Is this “switch” a network switch or an HDMI switch? Are you sending any video over the CAT6 or only network traffic? Is the goal to send audio back to the rack?

 


 I have 1 CAT6 cable that runs from the AV rack to the TV where it is plugged into a switch and from the switch, I have a cable that goes to the back of the One Connect box and another to the SKY Q box.

Is this “switch” a network switch or an HDMI switch? Are you sending any video over the CAT6 or only network traffic? Is the goal to send audio back to the rack?

 

Thank you for your reply.. the switch is a network switch. I am just using this for network traffic so the TV and SKY Q box have hard wired network connection and not rely on WIFI. The goal is to get the audio from the TV to rack so that I can plug it into the Sonos Amp that is powering the Speakers in the Kitchen. Had I used my brains when we were running the cables, I would have had 2 extra CAT6 cables run to the TV but we didn’t do that.


Maybe, your WiFi is good enough and you could use it for the TV and SKY Q, then use the CAT6 for audio. 

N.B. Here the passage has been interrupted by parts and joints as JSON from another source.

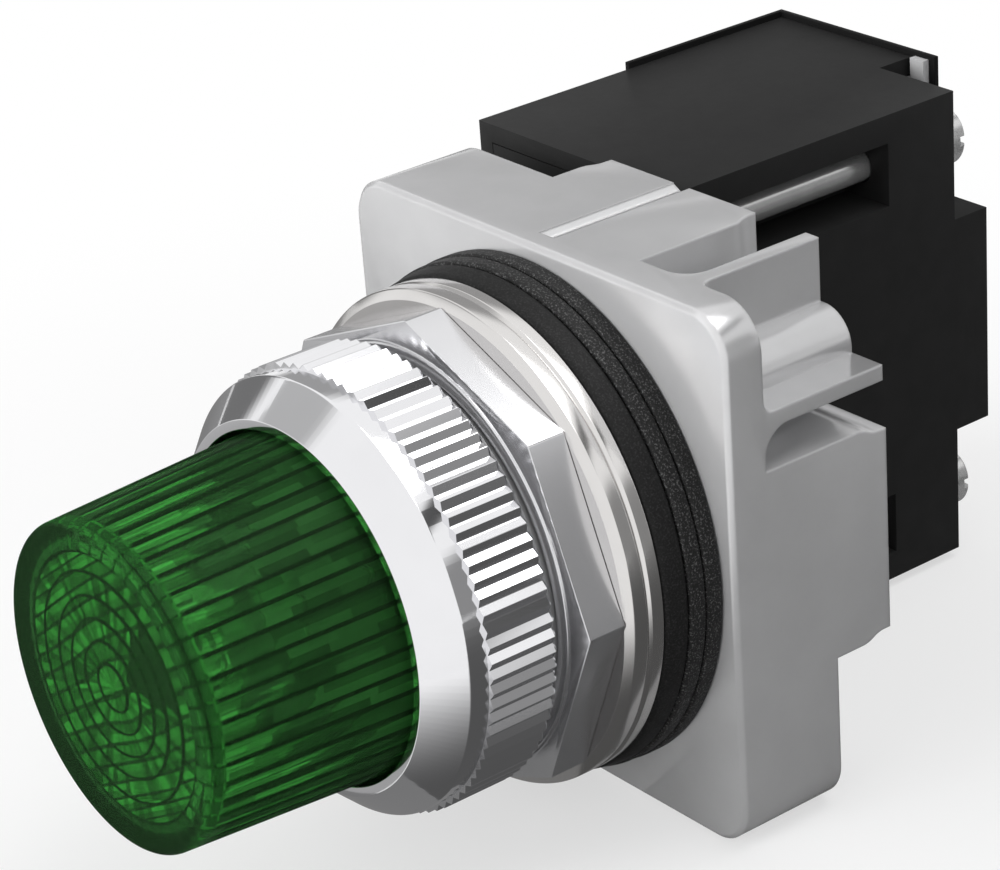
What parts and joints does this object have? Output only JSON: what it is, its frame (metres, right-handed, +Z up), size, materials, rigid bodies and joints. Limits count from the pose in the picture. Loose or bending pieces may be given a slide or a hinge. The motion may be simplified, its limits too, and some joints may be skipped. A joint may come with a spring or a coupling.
{
  "type": "panel pilot light",
  "caption": "Panel pilot light with a tall green lens in a knurled bezel, a square cast housing with gaskets, washers and panel nut, and a transformer module with screw terminals behind.",
  "frame": {"origin": "on the lamp's axis, in the front face of the square housing, where the threaded neck starts", "axes": "-Y along the neck towards the lens, +Y to the terminals, +X to the right as one looks at the lens, +Z up"},
  "size_m": [0.045, 0.0883, 0.0412],
  "materials": {
    "cast_metal": "satin",
    "gasket_rubber": "matte",
    "seal_rubber": "matte",
    "nickel": "satin",
    "bright_plate": "polished",
    "chrome": "polished",
    "green_lens": "gloss",
    "clear_glass": "gloss",
    "filament_wire": "satin",
    "lamp_metal": "satin",
    "lamp_insulator": "gloss",
    "solder": "satin",
    "contact_metal": "satin",
    "socket_moulding": "matte",
    "spring_steel": "satin",
    "black_moulding": "matte",
    "cover_sheet": "matte",
    "core_iron": "matte",
    "bobbin_moulding": "matte",
    "coil_copper": "satin",
    "lead_sleeve": "matte",
    "terminal_metal": "satin",
    "clamp_steel": "satin",
    "screw_steel": "satin"
  },
  "bodies": {
    "base": {"housing": "cast_metal", "rear_gasket": "gasket_rubber", "middle_gasket": "gasket_rubber", "front_gasket": "gasket_rubber", "rear_washer": "nickel", "socket_body": "socket_moulding", "socket_shell": "contact_metal", "shell_contact_strip": "contact_metal", "centre_contact_strip": "contact_metal", "contact_spring": "spring_steel", "module_case": "black_moulding", "module_base": "black_moulding", "contact_rivets": "contact_metal", "rear_cover": "cover_sheet", "transformer_core": "core_iron", "coil_bobbin": "bobbin_moulding", "primary_coil": "coil_copper", "secondary_coil": "coil_copper", "coil_leads": "lead_sleeve", "upper_terminal_plate": "terminal_metal", "lower_terminal_plate": "terminal_metal"},
    "lens_unit": {"lens": "green_lens", "lens_gasket": "seal_rubber"},
    "bezel": {"bezel_ring": "chrome"},
    "thrust_washer": {"front_washer": "nickel"},
    "nut": {"mounting_nut": "bright_plate"},
    "lamp": {"lamp_base": "lamp_metal", "lamp_glass": "clear_glass", "lamp_filament": "filament_wire", "lamp_insulator": "lamp_insulator", "lamp_tip": "solder"},
    "plunger": {"centre_contact": "contact_metal"},
    "upper_clamp": {"upper_saddle_clamp": "clamp_steel"},
    "upper_terminal_screw_body": {"upper_terminal_screw": "screw_steel"},
    "upper_screw_washer": {"upper_lock_washer": "spring_steel"},
    "upper_mounting_screw_body": {"upper_mounting_screw": "screw_steel"},
    "lower_clamp": {"lower_saddle_clamp": "clamp_steel"},
    "lower_terminal_screw_body": {"lower_terminal_screw": "screw_steel"},
    "lower_screw_washer": {"lower_lock_washer": "spring_steel"},
    "lower_mounting_screw_body": {"lower_mounting_screw": "screw_steel"}
  },
  "joints": [
    {"name": "lens_lift", "type": "slide", "parent": "base", "child": "lens_unit", "axis": [0, -1, 0], "range_m": [0, 0.00525]},
    {"name": "bezel_turn", "type": "hinge", "parent": "lens_unit", "child": "bezel", "pos_m": [0, -0.0174, 0], "axis": [0, -1, 0], "range_deg": [0, 1260]},
    {"name": "washer_lift", "type": "slide", "parent": "base", "child": "thrust_washer", "axis": [0, -1, 0], "range_m": [0, 0.0012]},
    {"name": "nut_turn", "type": "hinge", "parent": "thrust_washer", "child": "nut", "pos_m": [0, -0.0094, 0], "axis": [0, -1, 0], "range_deg": [0, 288]},
    {"name": "lamp_press", "type": "slide", "parent": "base", "child": "lamp", "axis": [0, 1, 0], "range_m": [0, 0.001], "stiffness_N_per_m": 2000, "springref_m": -0.001},
    {"name": "plunger_press", "type": "slide", "parent": "base", "child": "plunger", "axis": [0, 1, 0], "range_m": [0, 0.001], "deforming": ["contact_spring"]},
    {"name": "upper_clamp_lift", "type": "slide", "parent": "base", "child": "upper_clamp", "axis": [0, 1, 0], "range_m": [0, 0.002]},
    {"name": "upper_terminal_turn", "type": "hinge", "parent": "upper_clamp", "child": "upper_terminal_screw_body", "pos_m": [-0.015, 0.0485, 0.0144], "axis": [0, 1, 0], "range_deg": [0, 900]},
    {"name": "upper_washer_lift", "type": "slide", "parent": "base", "child": "upper_screw_washer", "axis": [0, 1, 0], "range_m": [0, 0.00762]},
    {"name": "upper_mounting_turn", "type": "hinge", "parent": "upper_screw_washer", "child": "upper_mounting_screw_body", "pos_m": [-0.004, 0.0437, 0.015], "axis": [0, 1, 0], "range_deg": [0, 4320]},
    {"name": "lower_clamp_lift", "type": "slide", "parent": "base", "child": "lower_clamp", "axis": [0, 1, 0], "range_m": [0, 0.002]},
    {"name": "lower_terminal_turn", "type": "hinge", "parent": "lower_clamp", "child": "lower_terminal_screw_body", "pos_m": [-0.015, 0.0485, -0.0144], "axis": [0, 1, 0], "range_deg": [0, 900]},
    {"name": "lower_washer_lift", "type": "slide", "parent": "base", "child": "lower_screw_washer", "axis": [0, 1, 0], "range_m": [0, 0.00762]},
    {"name": "lower_mounting_turn", "type": "hinge", "parent": "lower_screw_washer", "child": "lower_mounting_screw_body", "pos_m": [-0.004, 0.0437, -0.015], "axis": [0, 1, 0], "range_deg": [0, 4320]}
  ],
  "couplings": [
    {"joint": "lens_lift", "follows": "bezel_turn", "m_per_rad": 0.0002387},
    {"joint": "washer_lift", "follows": "nut_turn", "m_per_rad": 0.0002387},
    {"joint": "plunger_press", "follows": "lamp_press", "ratio": 1},
    {"joint": "upper_terminal_turn", "follows": "upper_clamp_lift", "rad_per_m": 7853.9},
    {"joint": "upper_mounting_turn", "follows": "upper_washer_lift", "rad_per_m": 9894.7},
    {"joint": "lower_terminal_turn", "follows": "lower_clamp_lift", "rad_per_m": 7853.9},
    {"joint": "lower_mounting_turn", "follows": "lower_washer_lift", "rad_per_m": 9894.7}
  ]
}
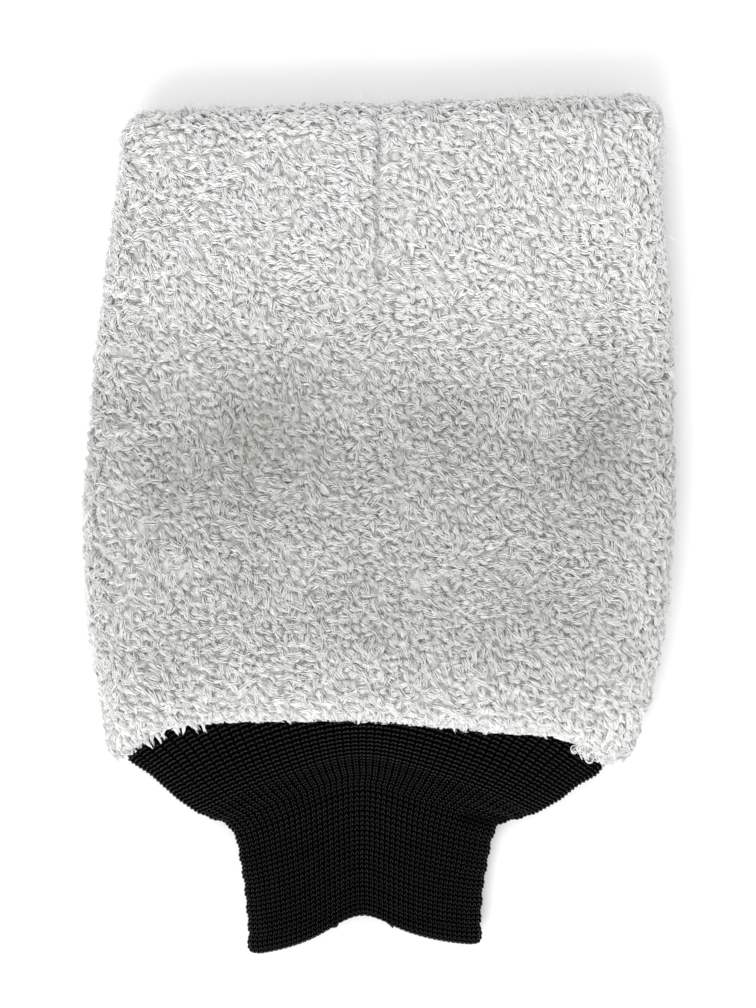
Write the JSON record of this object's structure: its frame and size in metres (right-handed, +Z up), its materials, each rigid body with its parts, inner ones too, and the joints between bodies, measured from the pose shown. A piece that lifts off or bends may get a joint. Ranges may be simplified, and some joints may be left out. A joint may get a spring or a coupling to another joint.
{
  "type": "wash mitt",
  "caption": "White plush wash mitt with a lined hand pocket, a stitched finger divider and a black knitted wrist cuff that folds at the wrist.",
  "frame": {"origin": "under the middle of the mitt lying flat, on the surface it lies on", "axes": "+X across the mitt, +Y from the cuff's mouth towards the finger end, +Z up through the front plush"},
  "size_m": [0.2, 0.2892, 0.028],
  "materials": {
    "plush": "white short-loop microfibre plush, matt",
    "lining": "plain knitted polyester lining, matt",
    "white_thread": "spun sewing thread",
    "black_thread": "spun sewing thread",
    "knit": "black knitted yarn, matt with a faint sheen",
    "elastic": "covered rubber thread"
  },
  "bodies": {
    "mitt": {"front_plush_panel": "plush", "back_plush_panel": "plush", "front_lining": "lining", "back_lining": "lining", "left_side_seam_thread": "white_thread", "right_side_seam_thread": "white_thread", "top_seam_thread": "white_thread", "divider_stitches": "white_thread", "divider_end_tack": "white_thread", "cuff_joining_thread": "black_thread", "cuff_flare": "knit"},
    "sleeve": {"cuff_sleeve": "knit", "cuff_welt": "knit", "cuff_elastic_threads": "elastic"}
  },
  "joints": [
    {"name": "wrist_flex", "type": "hinge", "parent": "mitt", "child": "sleeve", "pos_m": [-0.005, -0.10635, 0.0132], "axis": [-1, 0, 0], "range_deg": [0, 75]}
  ]
}
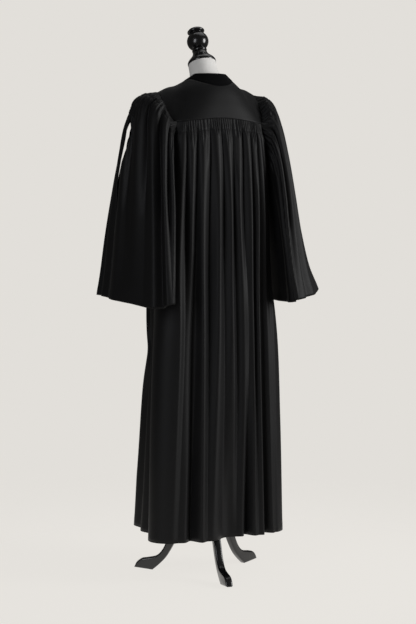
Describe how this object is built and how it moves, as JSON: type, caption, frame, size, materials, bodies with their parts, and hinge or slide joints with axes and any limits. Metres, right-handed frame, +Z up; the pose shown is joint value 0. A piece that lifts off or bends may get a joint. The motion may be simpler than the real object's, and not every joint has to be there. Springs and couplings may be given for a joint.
{
  "type": "clergy robe on a limbless dress form",
  "caption": "Black full-length clergy gown with fluted bell sleeves, gathered yoke and velvet neckband, worn by a white limbless dress form on a turned tripod stand.",
  "frame": {"origin": "on the floor, under the middle of the whole object's box", "axes": "+Z up; the robe faces -Y, its back +Y, and the wearer's left is +X"},
  "size_m": [0.722, 0.4376, 1.6825],
  "materials": {
    "robe_cloth": "soft satin-faced black suiting with a gentle sheen on its flutes",
    "robe_velvet": "deep black velvet pile",
    "form_jersey": "matt white knit jersey stretched over the form",
    "lacquered_wood": "black gloss lacquer",
    "stand_tube": "black satin enamel"
  },
  "bodies": {
    "root": {"yoke": "robe_cloth", "neckband": "robe_velvet", "back_panel": "robe_cloth", "front_left": "robe_cloth", "front_right": "robe_cloth", "front_placket": "robe_cloth", "sleeve_left_back": "robe_cloth", "sleeve_left_front": "robe_cloth", "sleeve_right_back": "robe_cloth", "sleeve_right_front": "robe_cloth", "form_torso": "form_jersey", "neck_cap": "lacquered_wood", "finial": "lacquered_wood", "hub": "lacquered_wood", "leg_1": "lacquered_wood", "leg_2": "lacquered_wood", "leg_3": "lacquered_wood", "pole": "stand_tube"}
  },
  "joints": []
}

A very contrarian approach is to modify the CAT6 wiring to give a network connection and an audio connection. The resulting network connection will only be 100Mbps and you’ll need some ‘boxes’ for the audio.

Sorry about the mess:

Here is the network wiring scheme. Note that you only need four wires.

Here is an audio device that only needs four wires. You’ll need to redefine the wiring a bit because it shows the same wires as used above. Use pins 4-5 for the white and 7-8  for red.

Finally, you’ll need a TOSLINK to stereo audio converter at the TV. There are a zillion of these things listed online. Here is one example..

Note that there is mild risk of audio noise because audio and network are sharing the same cable. While this is not the “recommended best practice”, I don’t think that you’ll get into trouble for a 10-20 meter link.


Ahh that is great bit of info.. my only concern going down this path would be audio sync problem as the sound is going from digital to analogue and then back to digital. Only other option is to go with WIFI for both appliances and use the ethernet for HDMI over Ethernet. House is wired up for Unifi Wifi so I have got APs which provide solid Wifi so this can be relied upon. Other then that, I may just buy a Sonos Beam and mount it under the TV and then group that and the Kitchen Amp but it is a more expensive solution and I am keen on not adding anything extra on the wall.


There’s always something like this, which would keep everything in the digital domain. At the garage end it could input to the Amp via the Sonos optical/HDMI adapter.


There’s always something like this, which would keep everything in the digital domain. At the garage end it could input to the Amp via the Sonos optical/HDMI adapter.

Thanks for this.. good alternative.. however, will it allow me to use the single CAT6 cable which is also connecting the TV to the Internet too?? Or do I have to just isolate the cable to be used for audio transmission and connect the TV and SKY Q box to Internet using Wifi..


It looks like it needs a dedicated cable. It also provides power to the remote device.


Any of these Line-In schemes will add 75ms latency. BEAM latency is about 30ms for its built-in speakers. If you Group AMP with BEAM you’ll have the 75ms latency for AMP’s output. At the cost of some lip sync you can adjust BEAM’s audio delay to align with the 75ms latency. Note that audio is pokey, traveling about one foot per millisecond. Even with speakers wired to the same amplifier, the more distant speaker will seem “late”.

Another approach would be wireless audio such as this. This unit will require an optical to analog stereo conversion at the TV and, of course, a good wireless path to the garage. Although the latency of this device is low, you’ll still have AMP’s 75ms latency.